No. Cheetah Mobile appealed the ban in February 2020 and Google rejected the appeal. No Cheetah Mobile apps have been restored to the Play Store. The Piano Tiles 2 return in 2023 was made possible only because Kooapps purchased the publishing rights and uploaded the game under a new, separate developer account.
Is it safe to download Piano Tiles as an APK?
It depends on the source. Trusted APK repositories like APKMirror and Uptodown maintain versions that are scanned for known malware. However, older Cheetah-era APKs may still contain the aggressive ad code that led to the ban. The Kooapps version on Google Play is the safest option for Android users.
What other Cheetah Mobile apps were removed with Piano Tiles?
Cheetah Mobile’s entire app portfolio was removed in February 2020. This included Clean Master, Battery Doctor, Security Master, CM File Manager, CM Launcher, and approximately 45 apps in total. All were banned simultaneously when Google enforced the account-level ban.

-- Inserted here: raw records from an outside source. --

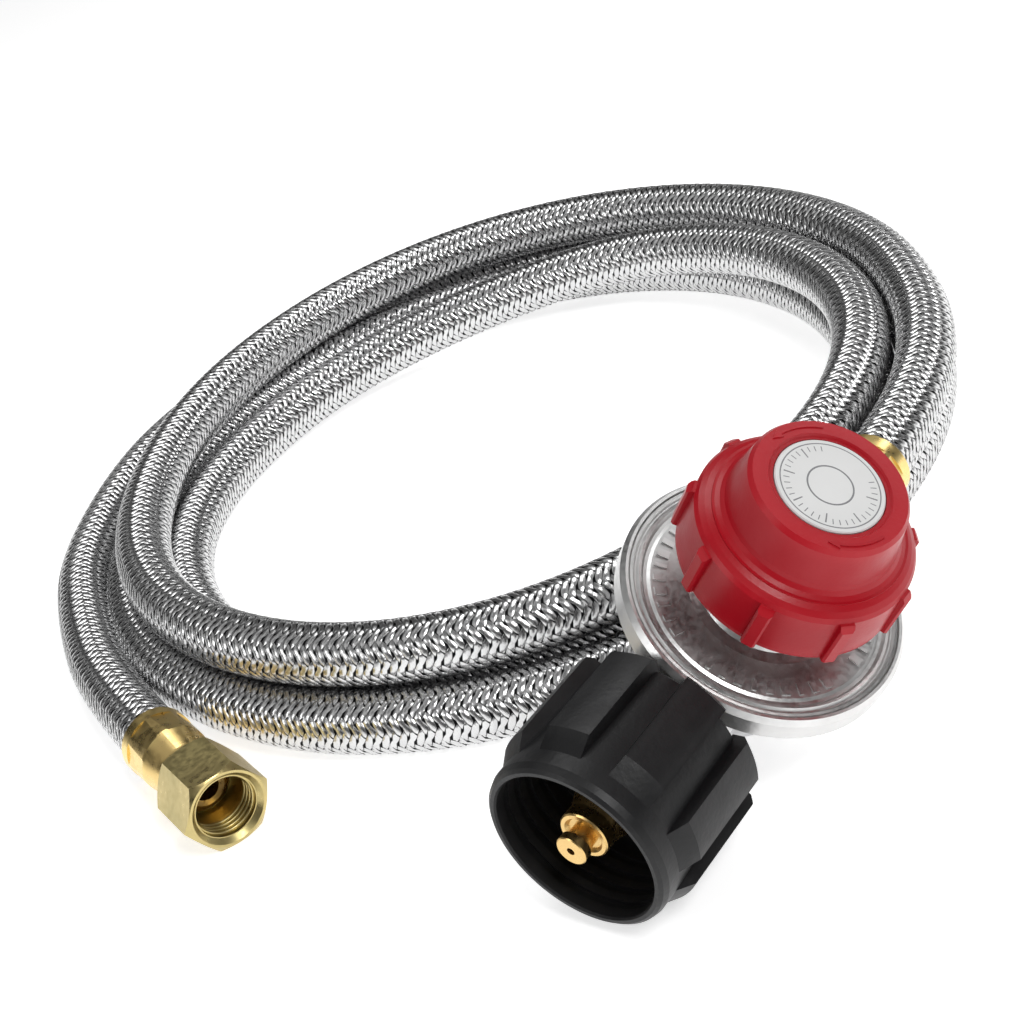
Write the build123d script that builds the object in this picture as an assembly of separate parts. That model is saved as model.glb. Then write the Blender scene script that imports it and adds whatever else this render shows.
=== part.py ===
from build123d import *
import os
from math import cos, pi, radians, sin, tan

# Adjustable high pressure propane regulator with a braided hose, lying on a flat surface.
# Row frame: +X along the inlet axis and out of the inlet nut, +Z up from the surface, millimetres.
# The origin is under the middle of the regulator, on the surface it lies on.
# The regulator is drawn upright in its own frame (inlet along +X, knob axis along +Z, origin
# where the two axes cross) and is then rolled about the inlet axis, as it lies on its inlet nut.

ROLL = 36.0                      # lean of the knob axis away from vertical, towards +Y
AXIS = Vector(-0.75, -10.72, 22.0)   # where the inlet and knob axes cross, in the row frame

HOSE_R = 7.6                     # braided hose, outer radius
RUN_FIT = 0.08                   # radial clearance of a shaft that turns or slides
GAP = 0.3                        # clearance between faces that pass each other

# Diaphragm housing, heights along the knob axis
RIM_R = 30.0
FLANGE_R = 28.4
FLANGE_Z = 13.0                  # top of the body's flange, under the diaphragm
RUBBER_T = 1.0
COVER_T = 2.4
TOWER_R = 13.2
TOWER_TOP = 36.0
BUSH_TOP = 39.0

# Knob
KNOB_Z = 29.0                    # lower edge of the skirt with the knob screwed out
KNOB_H = 24.0
SKIRT_R = 22.6
SKIRT_H = 11.7
CROWN_R = 15.6
LABEL_R = 10.9
RIBS = 9
SCREW_R = 5.0

# Inlet nut and nipple, along the inlet axis
NUT_X0, NUT_X1 = 31.0, 64.0
NUT_R = 22.0
MOUTH_R, MOUTH_BORE_R = 19.3, 17.5
LOBES = 8
NIPPLE_TIP_X = 64.5
NECK_R = 7.6

# Valve and lever, in the plane of the two axes
LEVER_X, LEVER_Z = 7.0, -7.4
LEVER_TIP_Z = -1.2
HOLDER_R = 4.2

# Hose ends: flare nut 3/8 in, 5/8-18 thread, 3/4 in hexagon
HEX_AF = 19.05
FLARE_THREAD_R = 7.35
FLARE_NUT = (23.4, 40.4)         # from the hose end of the ferrule
FERRULE_R = 8.75
OUTLET_FERRULE_L, END_FERRULE_L = 20.0, 23.0
OUTLET_EXIT = 66.0               # where the hose leaves the outlet ferrule, from the knob axis

# Coil: its centre from AXIS, and the way the far fitting points, in the row frame
COIL_CENTRE = AXIS + Vector(-72.4, -126.8, -AXIS.Z)
END_HEADING = 71.9
END_POINT = COIL_CENTRE + Vector(129.6, -7.4, HEX_AF / 2)   # where the hose enters the end ferrule


def upright(shape):
    """From the regulator's own frame to the row frame."""
    return Pos(AXIS) * Rot(-ROLL, 0, 0) * shape


def along_inlet(shape):
    """For pieces that are round about the inlet axis: no roll."""
    return Pos(AXIS) * shape


def at_hose_end(shape):
    """From the end fitting's frame, +X towards its mouth, to the row frame."""
    return Pos(END_POINT) * Rot(0, 0, END_HEADING) * shape


def turned_z(points):
    """A solid of revolution about Z from (radius, height) points."""
    return revolve(make_face(Plane.XZ * Polyline([(r, z) for r, z in points], close=True)), Axis.Z)


def turned_x(points):
    """A solid of revolution about X from (position, radius) points."""
    return revolve(make_face(Plane.XZ * Polyline([(x, r) for x, r in points], close=True)), Axis.X)


def tube_x(x0, x1, outer, inner=0.0):
    """A plain or bored cylinder along X."""
    solid = Pos((x0 + x1) / 2, 0, 0) * Rot(0, 90, 0) * Cylinder(outer, x1 - x0)
    if inner:
        solid -= Pos((x0 + x1) / 2, 0, 0) * Rot(0, 90, 0) * Cylinder(inner, x1 - x0 + 2)
    return solid


def hex_x(x0, x1, across_flats, chamfer=1.6):
    """A hexagon bar along X, a flat at the bottom, with turned corners at both ends."""
    corner = across_flats / 3 ** 0.5
    bar = Pos(x0, 0, 0) * extrude(Plane.YZ * RegularPolygon(corner, 6, rotation=0), x1 - x0)
    low = across_flats / 2 - 0.2
    return bar & turned_x([(x0, 0), (x0, low), (x0 + chamfer, corner + 0.3),
                           (x1 - chamfer, corner + 0.3), (x1, low), (x1, 0)])


# ---- housing -------------------------------------------------------------------------------

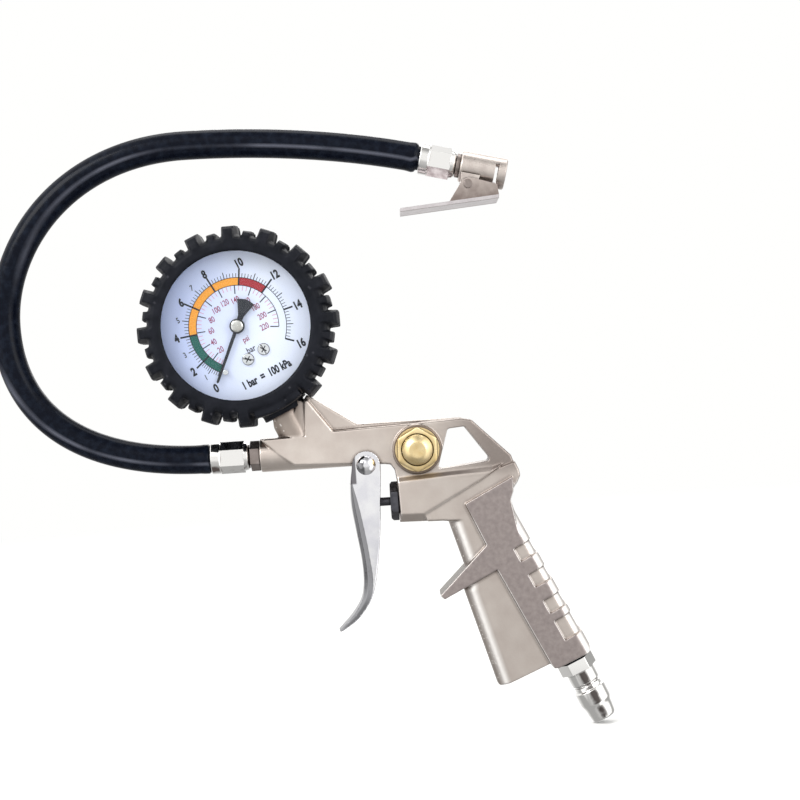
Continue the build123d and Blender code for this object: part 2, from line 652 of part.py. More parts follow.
# ---------------------------------------------------------------- gauge shell
def gauge_turned(profile):
    """Solid of revolution about the gauge's axis from (y, radius) pairs, in the gauge frame."""
    return turned(Plane(origin=(0, 0, 0), x_dir=(1, 0, 0), z_dir=(0, 1, 0)), profile)


def make_gauge_case():
    inner = case_radius - case_wall
    floor = case_back_y - case_wall
    case = gauge_turned([(case_front_y, inner), (case_front_y, case_radius), (case_back_y - 1.2, case_radius),
                         (case_back_y, case_radius - 1.2), (case_back_y, 0), (floor, 0), (floor, inner),
                         (-14.9, inner), (-14.9, 29.2), (-15.55, 29.2), (-15.55, inner)])
    case -= disc(STEM, 5.0 + seat_gap, 25.0, 40.0)
    for x, z in case_screw_places:
        case -= y_disc(x, z, 1.6, 0.0, 15.0)
    return GAUGE * case


def make_bezel_ring():
    outer = 31.85
    inner = case_radius + seat_gap
    return GAUGE * gauge_turned([(-18.3, 28.4), (-18.3, 31.2), (-17.7, outer), (-12.5, outer),
                                 (-12.5, inner), (-17.42, inner), (-17.42, 28.4)])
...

What is the difference between Piano Tiles and Piano Tiles 2?
Piano Tiles (also called “Don’t Tap the White Tile”) is the original tap-the-black-tiles game. Piano Tiles 2, released on August 19, 2015, added song selection, global competition mode, and a larger music catalog. Both were developed by Cheetah Mobile originally. The original Piano Tiles has not returned to Google Play; Piano Tiles 2 returned under Kooapps in 2023.
Key Takeaways
- Piano Tiles was removed from Google Play in February 2020 not because of the game itself, but because its developer, Cheetah Mobile, was banned for ad fraud and disruptive ads.
- The ban was part of a 600-app enforcement action – the largest of its kind at the time.
- Cheetah Mobile’s ad fraud history started in 2018 and ended in a full account ban in 2020 after an appeal was rejected.
- Piano Tiles 2 is back on Google Play under Kooapps since 2023 and is safe to install.
- User progress from the Cheetah Mobile era was not migrated to the Kooapps version – a broader issue with developer-level bans that Google has not resolved.